To get there from town, you’ll want to take Horse Creek Road and travel north. Pavement ends in about 5 miles, and the road then becomes forest service road 285. Follow this route into the enveloping tranquility of the southern Absaroka Mountains.

Double Cabin Campground

Entering Double Cabin Campground, perfect camping location set at 8,000-feet elevation and surrounded by mountains. Kent and Charlene Krone

When you arrive at Double Cabin, turn left at the junction if you want dispersed camping without corrals. If you’d like corrals for your horses, turn right, drive past the Forest Service campground—which is not open to horses—and continue to the public corrals. There are three sets of corrals with three spacious corrals in each set. Horse water can be bucketed from a nearby creek, so be sure to have a few buckets in your trailer before you head to Double Cabin. In the Forest Service campground, there is one slow hand pump. We have a 65-gallon water tank in the back of the truck for horse use, and it took quite a while to fill the tank with the hand pump.

One could not ask for a more visually stunning location. The camp is set at 8,000-feet elevation in a glacial-carved bowl, surrounded by 11,000-foot craggy mountains. Nothing fills the soul more than to sit outside before dawn and watch the sun creep down the mountains, pausing to bathe each peak with a golden glow. In the nippy mornings we warmed our hands by the crackling fire, watched the horses munch hay, and listened to the mournful wails of distant coyotes.

The camp is surrounded by a designated wilderness area, the Washakie Wilderness. This area covers 704,529 acres and is named in honor of Chief Washakie, a leader of the Shoshone Indians.

Morning temperatures often dropped to freezing. Charlene enjoys the warmth of a morning fire as sunlight creeps down the mountain creating alpine glow. Kent and Charlene Krone

The wilderness area is a special place that’s managed to maintain its wild and natural character. Here the imprints of human activity are minimal. Visitors may experience these wild places and enjoy pristine lakes, tumbling waterfalls, slopes awash in wildflowers, cloud-shrouded peaks, glacier-carved valleys, and a plethora of wildlife. However, motorized vehicles are not allowed.

Weather changes here can be extreme and sudden. Snowstorms and freezing temperatures occur every month of the year, and thunderstorms are common during the summer months. During our September stay, the daytime temperatures were in the 60s but dropped to freezing at night. You and your horse should come prepared for all weather possibilities.

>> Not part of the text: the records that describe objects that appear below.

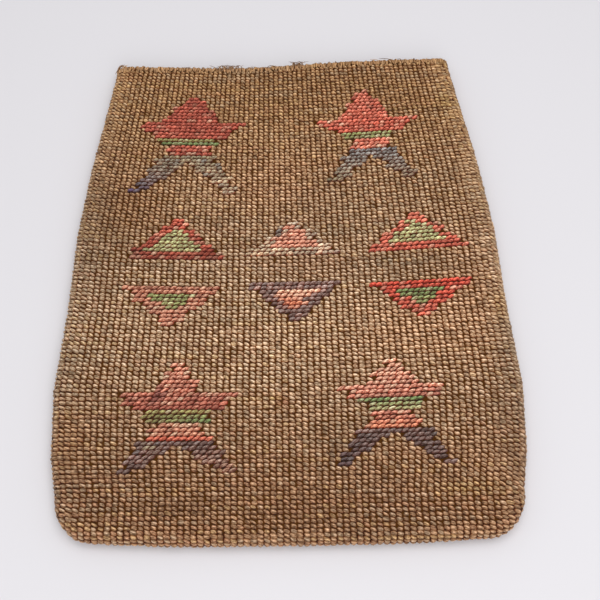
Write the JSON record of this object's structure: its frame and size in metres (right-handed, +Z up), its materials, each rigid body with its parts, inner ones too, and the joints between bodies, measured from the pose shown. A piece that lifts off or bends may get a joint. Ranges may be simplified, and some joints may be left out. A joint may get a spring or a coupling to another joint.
{
  "type": "corn husk bag",
  "caption": "Flat twined husk-fibre bag, open along its top edge, with stars and triangles of coloured yarn wrapped into its front face.",
  "frame": {"origin": "on the table under the middle of the bag's bounding box, with the bag lying on its back", "axes": "+Y from the base fold to the open mouth, +X across the front to the right, +Z up out of the front face"},
  "size_m": [0.2376, 0.29, 0.0114],
  "materials": {
    "husk": "tightly twined tan-brown husk and hemp fibre, dry, with a faint gloss along the strands",
    "red_yarn": "faded red wool yarn, matt",
    "salmon_yarn": "faded salmon-red wool yarn, matt",
    "green_yarn": "olive green wool yarn, matt",
    "purple_yarn": "grey-purple wool yarn, matt and faded"
  },
  "bodies": {
    "root": {"woven_bag": "husk", "star_upper_left_head_and_arms": "red_yarn", "star_upper_left_band": "green_yarn", "star_upper_left_waist": "red_yarn", "star_upper_left_legs": "purple_yarn", "star_upper_right_head_and_arms": "red_yarn", "star_upper_right_band": "green_yarn", "star_upper_right_waist": "red_yarn", "star_upper_right_legs": "purple_yarn", "star_lower_left_head_and_arms": "salmon_yarn", "star_lower_left_band": "green_yarn", "star_lower_left_waist": "salmon_yarn", "star_lower_left_legs": "purple_yarn", "star_lower_right_head_and_arms": "salmon_yarn", "star_lower_right_band": "green_yarn", "star_lower_right_waist": "salmon_yarn", "star_lower_right_legs": "purple_yarn", "triangle_upper_left_border": "red_yarn", "triangle_upper_left_centre": "green_yarn", "triangle_lower_left_border": "red_yarn", "triangle_lower_left_centre": "green_yarn", "triangle_upper_middle_border": "purple_yarn", "triangle_upper_middle_centre": "salmon_yarn", "triangle_lower_middle_border": "purple_yarn", "triangle_lower_middle_centre": "salmon_yarn", "triangle_upper_right_border": "red_yarn", "triangle_upper_right_centre": "green_yarn", "triangle_lower_right_border": "red_yarn", "triangle_lower_right_centre": "green_yarn"}
  },
  "joints": []
}
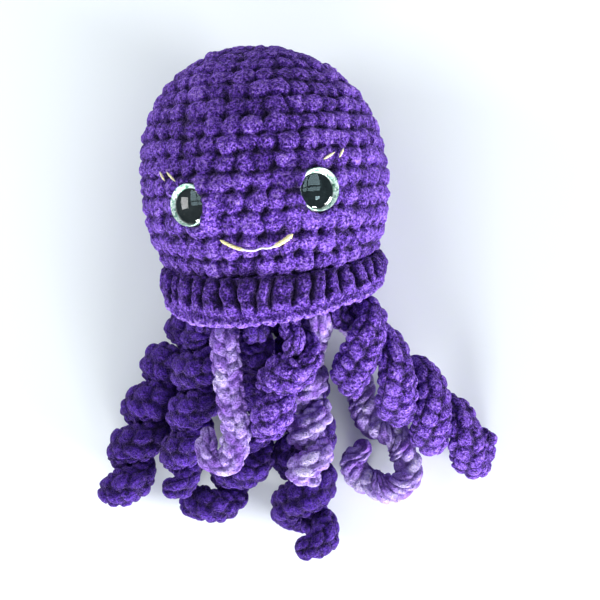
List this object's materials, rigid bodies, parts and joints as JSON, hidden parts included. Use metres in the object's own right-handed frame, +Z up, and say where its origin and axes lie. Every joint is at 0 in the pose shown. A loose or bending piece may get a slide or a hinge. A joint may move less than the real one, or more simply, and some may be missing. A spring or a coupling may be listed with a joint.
{
  "type": "crocheted jellyfish plush toy",
  "caption": "Chunky crocheted jellyfish plush lying on its back: stuffed ball head, ribbed brim, glittery safety eyes, stitched smile and corkscrew tentacles.",
  "frame": {"origin": "centre of the flat patch on the back of the head, where the toy lies on the table", "axes": "+Z up out of the face, +Y towards the crown of the head, tentacles along -Y, +X to the right of a person looking at the face"},
  "size_m": [0.2206, 0.2687, 0.122],
  "materials": {
    "purple_chenille": "deep violet velvety chenille yarn",
    "lilac_chenille": "lilac and white variegated chenille yarn",
    "purple_seam_yarn": "violet yarn",
    "yellow_floss": "pale yellow cotton floss",
    "polyester_fibre": "white fibre fill",
    "mint_glitter": "mint silver glitter",
    "black_plastic": "glossy black",
    "white_plastic": "plain",
    "clear_plastic": "clear glossy"
  },
  "bodies": {
    "head": {"head_cover": "purple_chenille", "brim_ruffle": "purple_chenille", "base_disc": "purple_chenille", "closing_yarn": "purple_seam_yarn", "fibre_stuffing": "polyester_fibre", "eye_lens_left": "clear_plastic", "eye_iris_left": "mint_glitter", "eye_pupil_left": "black_plastic", "eye_back_left": "black_plastic", "eye_washer_left": "white_plastic", "eye_lens_right": "clear_plastic", "eye_iris_right": "mint_glitter", "eye_pupil_right": "black_plastic", "eye_back_right": "black_plastic", "eye_washer_right": "white_plastic", "mouth_floss": "yellow_floss", "lash_left_1": "yellow_floss", "lash_left_2": "yellow_floss", "lash_right_1": "yellow_floss", "lash_right_2": "yellow_floss"},
    "left_outer": {"tentacle_left_outer": "purple_chenille"},
    "left_inner": {"tentacle_left_inner": "purple_chenille"},
    "middle_left": {"tentacle_middle_left": "purple_chenille"},
    "front_strip": {"tentacle_front_strip": "lilac_chenille"},
    "front_curl": {"tentacle_front_curl": "purple_chenille"},
    "right_long": {"tentacle_right_long": "purple_chenille"},
    "middle_right": {"tentacle_middle_right": "lilac_chenille"},
    "right_loop": {"tentacle_right_loop": "lilac_chenille"},
    "back_long": {"tentacle_back_long": "purple_chenille"},
    "back_short": {"tentacle_back_short": "purple_chenille"}
  },
  "joints": [
    {"name": "left_outer_swing", "type": "hinge", "parent": "head", "child": "left_outer", "pos_m": [-0.03614, -0.05978, 0.03998], "axis": [0, 0, -1], "range_deg": [0, 25]},
    {"name": "left_inner_lift", "type": "hinge", "parent": "head", "child": "left_inner", "pos_m": [-0.03614, -0.06534, 0.06307], "axis": [-0.6428, 0, -0.766], "range_deg": [0, 35]},
    {"name": "middle_left_lift", "type": "hinge", "parent": "head", "child": "middle_left", "pos_m": [-0.00919, -0.07128, 0.08778], "axis": [-0.866, 0, -0.5], "range_deg": [0, 8]},
    {"name": "front_strip_lift", "type": "hinge", "parent": "head", "child": "front_strip", "pos_m": [-0.02443, -0.06945, 0.08014], "axis": [-1, 0, 0], "range_deg": [0, 35]},
    {"name": "front_curl_lift", "type": "hinge", "parent": "head", "child": "front_curl", "pos_m": [0.0066, -0.07141, 0.08832], "axis": [-1, 0, 0], "range_deg": [0, 35]},
    {"name": "right_long_lift", "type": "hinge", "parent": "head", "child": "right_long", "pos_m": [0.03074, -0.06785, 0.07349], "axis": [-1, 0, 0], "range_deg": [0, 40]},
    {"name": "middle_right_lift", "type": "hinge", "parent": "head", "child": "middle_right", "pos_m": [0.02014, -0.07019, 0.08321], "axis": [-0.866, 0, 0.5], "range_deg": [0, 15]},
    {"name": "right_loop_swing", "type": "hinge", "parent": "head", "child": "right_loop", "pos_m": [0.03742, -0.061, 0.04504], "axis": [0.9397, 0, 0.342], "range_deg": [0, 30]},
    {"name": "back_long_swing", "type": "hinge", "parent": "head", "child": "back_long", "pos_m": [0.00529, -0.05366, 0.01453], "axis": [1, 0, 0], "range_deg": [0, 30]},
    {"name": "back_short_swing", "type": "hinge", "parent": "head", "child": "back_short", "pos_m": [-0.019, -0.05478, 0.01917], "axis": [1, 0, 0], "range_deg": [0, 30]}
  ]
}
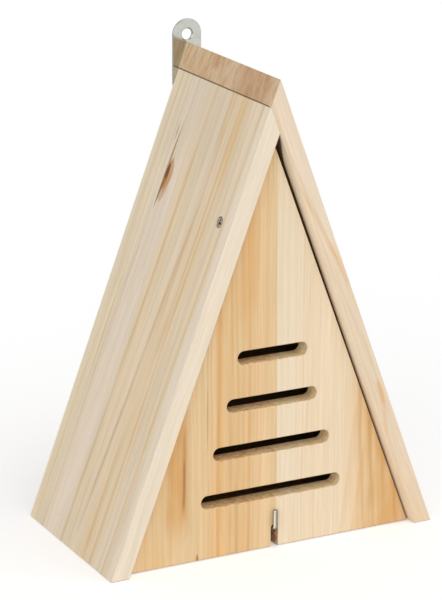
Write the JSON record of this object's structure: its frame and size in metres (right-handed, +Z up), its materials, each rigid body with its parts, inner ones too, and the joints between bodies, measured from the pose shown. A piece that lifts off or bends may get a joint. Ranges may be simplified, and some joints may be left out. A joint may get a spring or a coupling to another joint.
{
  "type": "ladybug house",
  "caption": "Triangular wooden insect shelter with a slotted front panel that swings out on top screws, a turning latch hook and a metal hanging tab.",
  "frame": {"origin": "middle of the whole depth and width, on the plane that the house stands on", "axes": "+X to the right seen from the front, +Y from the slotted front to the back with the hanging tab, +Z up"},
  "size_m": [0.2338, 0.1288, 0.3248],
  "materials": {
    "roof_wood": "planed, untreated pale softwood",
    "warm_stave_wood": "planed, untreated warm softwood",
    "pale_stave_wood": "planed, untreated pale softwood",
    "inside_wood": "planed, untreated softwood",
    "zinc_screw": "zinc plated",
    "bright_hook": "bright plated",
    "plated_tab": "smooth plated",
    "nail_steel": "plain"
  },
  "bodies": {
    "house": {"left_roof_board": "roof_wood", "right_roof_board": "roof_wood", "floor_board": "inside_wood", "back_left_stave": "warm_stave_wood", "back_right_stave": "pale_stave_wood", "hanger_plate": "plated_tab", "hanger_screw_upper": "zinc_screw", "hanger_screw_lower": "zinc_screw", "ridge_nails": "nail_steel", "floor_pins_left": "nail_steel", "floor_pins_right": "nail_steel", "back_pins_left": "nail_steel", "back_pins_right": "nail_steel"},
    "front_panel": {"front_left_stave": "warm_stave_wood", "front_right_stave": "pale_stave_wood", "pivot_screw_left": "zinc_screw", "pivot_screw_right": "zinc_screw"},
    "latch": {"latch_hook": "bright_hook"}
  },
  "joints": [
    {"name": "front_swing", "type": "hinge", "parent": "house", "child": "front_panel", "pos_m": [0, -0.0494, 0.22], "axis": [-1, 0, 0], "range_deg": [0, 34]},
    {"name": "latch_turn", "type": "hinge", "parent": "house", "child": "latch", "pos_m": [0.0022, -0.0457, 0.0132], "axis": [0, 1, 0], "range_deg": [-180, 180]}
  ]
}
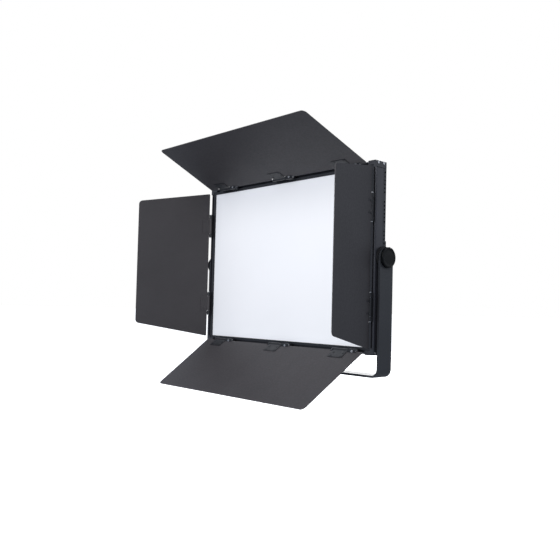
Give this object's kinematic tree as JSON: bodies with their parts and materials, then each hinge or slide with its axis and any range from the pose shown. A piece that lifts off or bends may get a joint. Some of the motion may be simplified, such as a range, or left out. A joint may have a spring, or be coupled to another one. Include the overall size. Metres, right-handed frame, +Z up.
{
  "type": "led panel light",
  "caption": "Flat rectangular LED soft panel with hinged barn-door leaves, a tilting U-shaped yoke with round lock knobs and a spigot receiver for a light stand.",
  "frame": {"origin": "centre of the mouth of the yoke's spigot receiver, on the bore axis", "axes": "+X to the right as seen from the front, -Y the way the lit face points, +Z up the bore towards the head"},
  "size_m": [0.7548, 0.3026, 0.6336],
  "materials": {
    "yoke_paint": "fine satin black powder coat",
    "receiver_paint": "black paint, semi-matte",
    "zinc_steel": "zinc-plated, satin",
    "pad_brass": "turned",
    "black_handle": "black anodised, satin",
    "rail_anodised": "black anodised extrusion",
    "cap_plastic": "moulded, fine grain",
    "bezel_anodised": "black anodised",
    "diffuser": "opal acrylic, satin",
    "white_paint": "white reflector paint",
    "white_board": "white solder mask",
    "led_warm": "amber phosphor",
    "led_cool": "pale phosphor",
    "bare_aluminium": "mill finish",
    "cover_paint": "black powder coat",
    "black_screw": "black oxide",
    "housing_plastic": "moulded, fine grain",
    "panel_black": "smooth",
    "circuit_green": "green solder mask",
    "display_black": "tinted window",
    "button_grey": "moulded",
    "dial_black": "moulded, fluted",
    "socket_black": "moulded",
    "friction_pad": "fibre-filled friction plastic",
    "knob_black": "moulded, satin",
    "hinge_black": "black paint",
    "pin_steel": "nickel-plated, bright",
    "leaf_paint": "black powder-coated sheet"
  },
  "bodies": {
    "yoke": {"yoke_bracket": "yoke_paint", "spigot_receiver": "receiver_paint", "receiver_bolt": "zinc_steel"},
    "head": {"top_rail": "rail_anodised", "bottom_rail": "rail_anodised", "left_rail": "rail_anodised", "right_rail": "rail_anodised", "corner_caps": "cap_plastic", "front_screws": "zinc_steel", "front_bezel": "bezel_anodised", "diffuser_panel": "diffuser", "light_box": "white_paint", "led_boards": "white_board", "led_chips_warm": "led_warm", "led_chips_cool": "led_cool", "heat_sink": "bare_aluminium", "rear_cover": "cover_paint", "cover_standoffs": "bare_aluminium", "rear_screws": "black_screw", "cross_rail": "cover_paint", "pivot_nuts": "zinc_steel", "control_housing": "housing_plastic", "control_panel": "panel_black", "display_module": "circuit_green", "display_window": "display_black", "encoder_bodies": "bare_aluminium", "rocker_frame": "socket_black", "power_inlet": "socket_black", "data_ports": "socket_black", "power_supply": "bare_aluminium", "driver_board": "circuit_green", "left_friction_disc": "friction_pad", "right_friction_disc": "friction_pad", "long_hinge_brackets": "hinge_black", "side_hinge_brackets": "hinge_black", "long_hinge_pins": "pin_steel", "side_hinge_pins": "pin_steel"},
    "clamp_pad": {"clamp_pad": "pad_brass"},
    "clamp_screw": {"clamp_stud": "zinc_steel", "clamp_handle": "black_handle"},
    "left_thrust_washer": {"left_thrust_washer": "zinc_steel"},
    "right_thrust_washer": {"right_thrust_washer": "zinc_steel"},
    "left_tilt_knob": {"left_tilt_knob": "knob_black", "left_tilt_stud": "zinc_steel"},
    "right_tilt_knob": {"right_tilt_knob": "knob_black", "right_tilt_stud": "zinc_steel"},
    "menu_button": {"menu_button": "button_grey"},
    "set_button": {"set_button": "button_grey"},
    "mode_button": {"mode_button": "button_grey"},
    "intensity_dial": {"intensity_dial": "dial_black"},
    "colour_dial": {"colour_dial": "dial_black"},
    "power_rocker": {"power_rocker": "socket_black"},
    "top_leaf": {"top_leaf": "leaf_paint", "top_leaf_hinges": "hinge_black"},
    "bottom_leaf": {"bottom_leaf": "leaf_paint", "bottom_leaf_hinges": "hinge_black"},
    "left_leaf": {"left_leaf": "leaf_paint", "left_leaf_hinges": "hinge_black"},
    "right_leaf": {"right_leaf": "leaf_paint", "right_leaf_hinges": "hinge_black"}
  },
  "joints": [
    {"name": "head_tilt", "type": "hinge", "parent": "yoke", "child": "head", "pos_m": [0, 0, 0.331], "axis": [-1, 0, 0], "range_deg": [-10, 90]},
    {"name": "top_leaf_hinge", "type": "hinge", "parent": "head", "child": "top_leaf", "pos_m": [0, -0.039, 0.545], "axis": [-1, 0, 0], "range_deg": [-113.5, 96.5]},
    {"name": "bottom_leaf_hinge", "type": "hinge", "parent": "head", "child": "bottom_leaf", "pos_m": [0, -0.039, 0.117], "axis": [1, 0, 0], "range_deg": [-124, 61]},
    {"name": "left_leaf_hinge", "type": "hinge", "parent": "head", "child": "left_leaf", "pos_m": [-0.304, -0.035, 0.331], "axis": [0, 0, -1], "range_deg": [-111.3, 73.7]},
    {"name": "right_leaf_hinge", "type": "hinge", "parent": "head", "child": "right_leaf", "pos_m": [0.304, -0.035, 0.331], "axis": [0, 0, 1], "range_deg": [-109.2, 75.8]},
    {"name": "left_knob_travel", "type": "slide", "parent": "head", "child": "left_thrust_washer", "axis": [-1, 0, 0], "range_m": [0, 0.00187]},
    {"name": "left_knob_turn", "type": "hinge", "parent": "left_thrust_washer", "child": "left_tilt_knob", "pos_m": [-0.323, 0, 0.331], "axis": [-1, 0, 0], "range_deg": [0, 540]},
    {"name": "right_knob_travel", "type": "slide", "parent": "head", "child": "right_thrust_washer", "axis": [1, 0, 0], "range_m": [0, 0.00187]},
    {"name": "right_knob_turn", "type": "hinge", "parent": "right_thrust_washer", "child": "right_tilt_knob", "pos_m": [0.323, 0, 0.331], "axis": [1, 0, 0], "range_deg": [0, 540]},
    {"name": "clamp_travel", "type": "slide", "parent": "yoke", "child": "clamp_pad", "axis": [0, -1, 0], "range_m": [-0.00125, 0.0025]},
    {"name": "clamp_turn", "type": "hinge", "parent": "clamp_pad", "child": "clamp_screw", "pos_m": [0, 0.03, 0.025], "axis": [0, -1, 0], "range_deg": [-360, 720]},
    {"name": "menu_press", "type": "slide", "parent": "head", "child": "menu_button", "axis": [0, -1, 0], "range_m": [0, 0.0012], "stiffness_N_per_m": 900},
    {"name": "set_press", "type": "slide", "parent": "head", "child": "set_button", "axis": [0, -1, 0], "range_m": [0, 0.0012], "stiffness_N_per_m": 900},
    {"name": "mode_press", "type": "slide", "parent": "head", "child": "mode_button", "axis": [0, -1, 0], "range_m": [0, 0.0012], "stiffness_N_per_m": 900},
    {"name": "intensity_turn", "type": "hinge", "parent": "head", "child": "intensity_dial", "pos_m": [0.105, 0.053, 0.339], "axis": [0, -1, 0], "continuous": true},
    {"name": "colour_turn", "type": "hinge", "parent": "head", "child": "colour_dial", "pos_m": [-0.025, 0.053, 0.339], "axis": [0, -1, 0], "continuous": true},
    {"name": "power_rock", "type": "hinge", "parent": "head", "child": "power_rocker", "pos_m": [-0.11, 0.053, 0.307], "axis": [-1, 0, 0], "range_deg": [0, 16]}
  ],
  "couplings": [
    {"joint": "left_knob_travel", "follows": "left_knob_turn", "m_per_rad": 0.00019894},
    {"joint": "right_knob_travel", "follows": "right_knob_turn", "m_per_rad": 0.00019894},
    {"joint": "clamp_travel", "follows": "clamp_turn", "m_per_rad": 0.00019894}
  ]
}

Bev and Arvil Ashment of Basin, Wyoming, are the campground hosts in the nearby Forest Service campground. Amazingly, they’ve been coming here since 1969. Bev’s father brought her here as a child, and her love affair for the area has continued throughout her life. Both are enthusiastic sources of local information.

Bev and Arvil Ashment are longtime campground hosts and are wonderful sources of helpful information. Kent and Charlene Krone

Frontier Creek

There are four rides from camp, each with its own unique personality. Our first ride was up Frontier Creek. None of the trailheads are very well marked, but the campground hosts will be happy to point you on your way. Ride back past the Forest Service campground and look for an unmarked trail cutting the large meadow northwest of the campground. Follow this trail down to Frontier Creek and cross the creek to the trail going up Frontier Creek.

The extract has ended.